*Records for processing*:
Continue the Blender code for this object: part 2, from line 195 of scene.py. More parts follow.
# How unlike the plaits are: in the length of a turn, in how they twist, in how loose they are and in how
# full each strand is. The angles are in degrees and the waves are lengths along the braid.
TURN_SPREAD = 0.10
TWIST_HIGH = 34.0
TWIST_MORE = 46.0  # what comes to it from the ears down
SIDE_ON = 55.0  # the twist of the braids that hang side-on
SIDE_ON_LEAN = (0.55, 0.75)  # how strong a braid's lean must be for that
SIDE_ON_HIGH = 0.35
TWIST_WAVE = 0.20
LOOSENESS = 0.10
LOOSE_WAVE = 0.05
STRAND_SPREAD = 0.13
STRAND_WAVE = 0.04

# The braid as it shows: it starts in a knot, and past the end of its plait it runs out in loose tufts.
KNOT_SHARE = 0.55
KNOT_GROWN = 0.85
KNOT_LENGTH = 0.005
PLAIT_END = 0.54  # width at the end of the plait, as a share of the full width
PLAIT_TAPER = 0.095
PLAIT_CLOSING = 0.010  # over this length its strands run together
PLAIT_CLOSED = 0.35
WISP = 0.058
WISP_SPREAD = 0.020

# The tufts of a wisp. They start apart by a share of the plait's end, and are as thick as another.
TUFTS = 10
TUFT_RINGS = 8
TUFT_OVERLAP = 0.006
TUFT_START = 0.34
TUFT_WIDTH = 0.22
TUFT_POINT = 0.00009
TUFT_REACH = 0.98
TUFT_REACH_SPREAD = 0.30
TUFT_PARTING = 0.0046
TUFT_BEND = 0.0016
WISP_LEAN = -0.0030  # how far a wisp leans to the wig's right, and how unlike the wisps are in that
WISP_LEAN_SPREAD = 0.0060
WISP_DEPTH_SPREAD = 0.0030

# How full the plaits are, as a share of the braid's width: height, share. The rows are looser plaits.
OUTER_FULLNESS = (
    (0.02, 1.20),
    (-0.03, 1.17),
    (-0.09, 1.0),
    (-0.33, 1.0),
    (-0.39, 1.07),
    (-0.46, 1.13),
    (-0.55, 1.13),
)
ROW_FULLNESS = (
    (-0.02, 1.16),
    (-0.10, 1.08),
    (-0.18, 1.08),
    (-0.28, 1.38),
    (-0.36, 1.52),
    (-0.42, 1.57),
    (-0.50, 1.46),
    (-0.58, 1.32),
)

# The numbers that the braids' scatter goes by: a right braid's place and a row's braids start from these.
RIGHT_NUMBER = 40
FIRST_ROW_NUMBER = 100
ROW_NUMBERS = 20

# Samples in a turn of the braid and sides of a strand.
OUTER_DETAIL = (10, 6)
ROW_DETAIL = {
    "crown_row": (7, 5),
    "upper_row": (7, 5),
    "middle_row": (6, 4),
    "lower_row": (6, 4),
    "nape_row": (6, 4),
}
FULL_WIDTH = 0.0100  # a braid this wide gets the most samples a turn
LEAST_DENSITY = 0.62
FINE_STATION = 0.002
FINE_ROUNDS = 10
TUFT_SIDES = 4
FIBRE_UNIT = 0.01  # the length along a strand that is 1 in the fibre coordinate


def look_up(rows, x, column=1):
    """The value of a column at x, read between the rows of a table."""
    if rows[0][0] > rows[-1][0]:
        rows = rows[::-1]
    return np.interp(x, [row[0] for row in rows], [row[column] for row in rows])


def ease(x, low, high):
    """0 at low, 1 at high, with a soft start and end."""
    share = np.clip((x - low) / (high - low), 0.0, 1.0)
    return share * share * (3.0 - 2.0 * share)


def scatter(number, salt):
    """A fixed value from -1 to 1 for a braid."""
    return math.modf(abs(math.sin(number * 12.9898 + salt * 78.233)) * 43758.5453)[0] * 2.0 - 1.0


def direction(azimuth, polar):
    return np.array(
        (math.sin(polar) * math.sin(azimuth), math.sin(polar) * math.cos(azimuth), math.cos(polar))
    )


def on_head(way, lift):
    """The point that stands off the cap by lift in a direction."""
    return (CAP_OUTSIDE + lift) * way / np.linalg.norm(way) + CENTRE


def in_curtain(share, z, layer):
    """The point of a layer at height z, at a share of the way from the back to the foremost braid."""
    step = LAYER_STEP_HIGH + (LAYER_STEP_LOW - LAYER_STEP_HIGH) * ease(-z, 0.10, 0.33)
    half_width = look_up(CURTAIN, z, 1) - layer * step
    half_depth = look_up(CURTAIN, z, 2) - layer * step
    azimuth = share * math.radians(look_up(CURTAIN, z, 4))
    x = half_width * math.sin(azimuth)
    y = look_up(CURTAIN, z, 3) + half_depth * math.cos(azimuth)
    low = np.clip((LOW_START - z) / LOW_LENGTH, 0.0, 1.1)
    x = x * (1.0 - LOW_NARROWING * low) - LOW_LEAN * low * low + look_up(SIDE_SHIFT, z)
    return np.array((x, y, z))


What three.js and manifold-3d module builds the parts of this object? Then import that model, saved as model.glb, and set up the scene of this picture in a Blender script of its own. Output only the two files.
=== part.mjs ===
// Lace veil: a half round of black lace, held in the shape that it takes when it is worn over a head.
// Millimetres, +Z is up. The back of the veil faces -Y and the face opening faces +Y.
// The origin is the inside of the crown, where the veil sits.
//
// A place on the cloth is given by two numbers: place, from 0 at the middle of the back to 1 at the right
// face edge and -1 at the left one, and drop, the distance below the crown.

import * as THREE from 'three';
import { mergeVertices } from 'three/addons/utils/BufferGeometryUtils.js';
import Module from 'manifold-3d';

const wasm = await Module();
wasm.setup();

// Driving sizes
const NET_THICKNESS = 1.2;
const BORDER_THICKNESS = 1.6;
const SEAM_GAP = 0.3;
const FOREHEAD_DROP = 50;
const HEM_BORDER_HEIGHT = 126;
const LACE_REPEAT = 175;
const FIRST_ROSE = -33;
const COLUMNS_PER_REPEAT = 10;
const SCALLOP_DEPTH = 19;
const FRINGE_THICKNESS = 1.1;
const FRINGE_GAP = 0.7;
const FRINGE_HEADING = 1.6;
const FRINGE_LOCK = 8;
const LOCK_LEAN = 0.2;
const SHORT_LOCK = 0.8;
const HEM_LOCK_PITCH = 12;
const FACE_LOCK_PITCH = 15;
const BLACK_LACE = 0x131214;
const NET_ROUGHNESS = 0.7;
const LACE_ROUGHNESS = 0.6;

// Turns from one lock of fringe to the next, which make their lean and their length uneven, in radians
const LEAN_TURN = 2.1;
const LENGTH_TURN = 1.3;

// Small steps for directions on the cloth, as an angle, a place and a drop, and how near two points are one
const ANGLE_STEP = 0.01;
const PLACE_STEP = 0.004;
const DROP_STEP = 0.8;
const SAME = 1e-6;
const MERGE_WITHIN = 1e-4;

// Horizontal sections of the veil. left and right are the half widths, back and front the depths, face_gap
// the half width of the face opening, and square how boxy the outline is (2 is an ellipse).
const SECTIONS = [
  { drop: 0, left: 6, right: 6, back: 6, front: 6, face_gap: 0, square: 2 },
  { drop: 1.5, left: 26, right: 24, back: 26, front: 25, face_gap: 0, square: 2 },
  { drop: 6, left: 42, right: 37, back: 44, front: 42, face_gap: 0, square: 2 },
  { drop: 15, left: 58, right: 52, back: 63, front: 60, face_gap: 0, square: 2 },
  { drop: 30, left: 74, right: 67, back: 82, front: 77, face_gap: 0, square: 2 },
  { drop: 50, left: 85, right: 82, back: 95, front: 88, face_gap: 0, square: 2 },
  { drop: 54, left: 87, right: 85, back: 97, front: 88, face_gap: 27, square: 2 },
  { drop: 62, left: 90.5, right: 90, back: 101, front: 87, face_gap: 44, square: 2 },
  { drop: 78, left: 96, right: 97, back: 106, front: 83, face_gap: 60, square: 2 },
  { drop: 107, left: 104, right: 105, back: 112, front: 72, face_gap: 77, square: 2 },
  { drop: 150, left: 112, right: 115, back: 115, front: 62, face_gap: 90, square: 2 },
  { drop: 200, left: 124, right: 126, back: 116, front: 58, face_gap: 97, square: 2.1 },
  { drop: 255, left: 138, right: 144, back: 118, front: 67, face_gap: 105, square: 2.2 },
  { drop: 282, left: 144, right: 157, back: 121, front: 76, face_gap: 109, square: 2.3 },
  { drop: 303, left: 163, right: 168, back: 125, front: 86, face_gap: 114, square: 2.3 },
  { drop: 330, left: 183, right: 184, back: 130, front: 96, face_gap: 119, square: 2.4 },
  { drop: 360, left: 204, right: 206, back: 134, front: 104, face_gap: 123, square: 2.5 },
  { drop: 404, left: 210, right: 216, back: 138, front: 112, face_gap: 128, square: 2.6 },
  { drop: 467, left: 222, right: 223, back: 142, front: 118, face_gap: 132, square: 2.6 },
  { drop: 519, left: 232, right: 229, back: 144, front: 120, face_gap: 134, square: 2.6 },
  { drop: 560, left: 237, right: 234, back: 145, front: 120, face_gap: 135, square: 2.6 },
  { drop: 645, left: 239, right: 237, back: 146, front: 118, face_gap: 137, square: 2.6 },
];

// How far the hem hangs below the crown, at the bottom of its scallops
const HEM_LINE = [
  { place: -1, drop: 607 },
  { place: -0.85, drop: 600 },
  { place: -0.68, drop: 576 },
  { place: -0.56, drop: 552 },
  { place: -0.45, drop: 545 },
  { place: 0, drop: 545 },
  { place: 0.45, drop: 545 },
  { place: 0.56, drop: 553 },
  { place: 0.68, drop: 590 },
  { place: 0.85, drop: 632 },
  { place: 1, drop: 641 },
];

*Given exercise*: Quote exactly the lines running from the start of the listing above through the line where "WISP_SPREAD = 0.020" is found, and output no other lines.

*Result of this task*:
Continue the Blender code for this object: part 2, from line 195 of scene.py. More parts follow.
# How unlike the plaits are: in the length of a turn, in how they twist, in how loose they are and in how
# full each strand is. The angles are in degrees and the waves are lengths along the braid.
TURN_SPREAD = 0.10
TWIST_HIGH = 34.0
TWIST_MORE = 46.0  # what comes to it from the ears down
SIDE_ON = 55.0  # the twist of the braids that hang side-on
SIDE_ON_LEAN = (0.55, 0.75)  # how strong a braid's lean must be for that
SIDE_ON_HIGH = 0.35
TWIST_WAVE = 0.20
LOOSENESS = 0.10
LOOSE_WAVE = 0.05
STRAND_SPREAD = 0.13
STRAND_WAVE = 0.04

# The braid as it shows: it starts in a knot, and past the end of its plait it runs out in loose tufts.
KNOT_SHARE = 0.55
KNOT_GROWN = 0.85
KNOT_LENGTH = 0.005
PLAIT_END = 0.54  # width at the end of the plait, as a share of the full width
PLAIT_TAPER = 0.095
PLAIT_CLOSING = 0.010  # over this length its strands run together
PLAIT_CLOSED = 0.35
WISP = 0.058
WISP_SPREAD = 0.020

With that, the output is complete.